Residual Funding Issues Create Modest Early-2026 Drag

The company flagged lingering funding headwinds tied to certain tuition assistance programs at the Department of Homeland Security and the Coast Guard, along with a partial funding disruption for some Army reservists. These issues are expected to have only a modest 1% to 1.5% impact on potential APUS registrations in the first quarter of 2026, but they add some near-term noise.

Campus Expansion Strategy Adds Short-Term Margin Pressure

APEI continues to invest in new campuses, emphasizing that each site requires about $3.5 million of capital expenditure and roughly 18 months to reach cash-flow breakeven. While these openings are relatively light on capital, management cautioned that upfront spending on marketing, faculty and student acquisition will weigh on margins in the near term as the locations ramp.

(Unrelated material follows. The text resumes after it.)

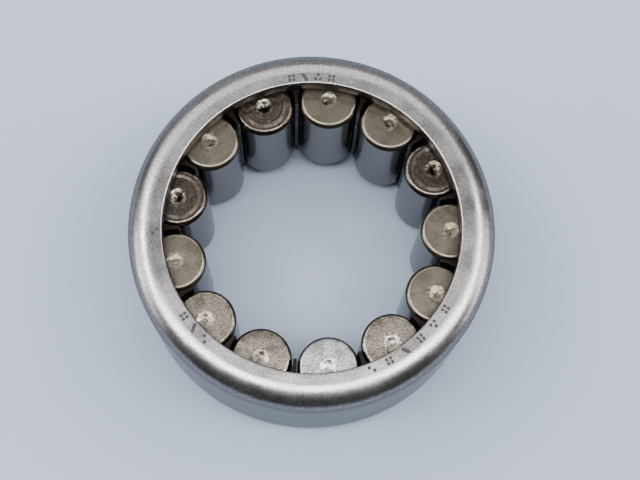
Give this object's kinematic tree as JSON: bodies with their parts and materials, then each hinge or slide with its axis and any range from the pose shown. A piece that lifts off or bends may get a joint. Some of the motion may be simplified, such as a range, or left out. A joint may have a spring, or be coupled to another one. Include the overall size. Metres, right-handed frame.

Guidance Points to 2026 Growth and Margin Expansion

For full-year 2026, APEI guided to revenue of $685 million to $695 million, adjusted EBITDA of $91.5 million to $100.5 million and net income available to common stockholders of $41.3 million to $47.6 million, or $2.15 to $2.47 in diluted EPS, alongside capital expenditures of $28 million to $32 million. First-quarter 2026 revenue is expected at $173 million to $175 million with adjusted EBITDA of $25.5 million to $27.0 million, and management underscored that enrollment momentum, consolidation synergies, refinancing savings and a strong liquidity position should support further margin expansion.

APEI’s latest call painted a picture of a company emerging from portfolio reshaping with a stronger balance sheet, clearer segment structure and improving earnings power. While the APUS business remains exposed to government funding dynamics and new campus investments will temporarily pressure margins, investors heard a consistent message of disciplined growth, expanding healthcare platforms and rising profitability into 2026 and beyond.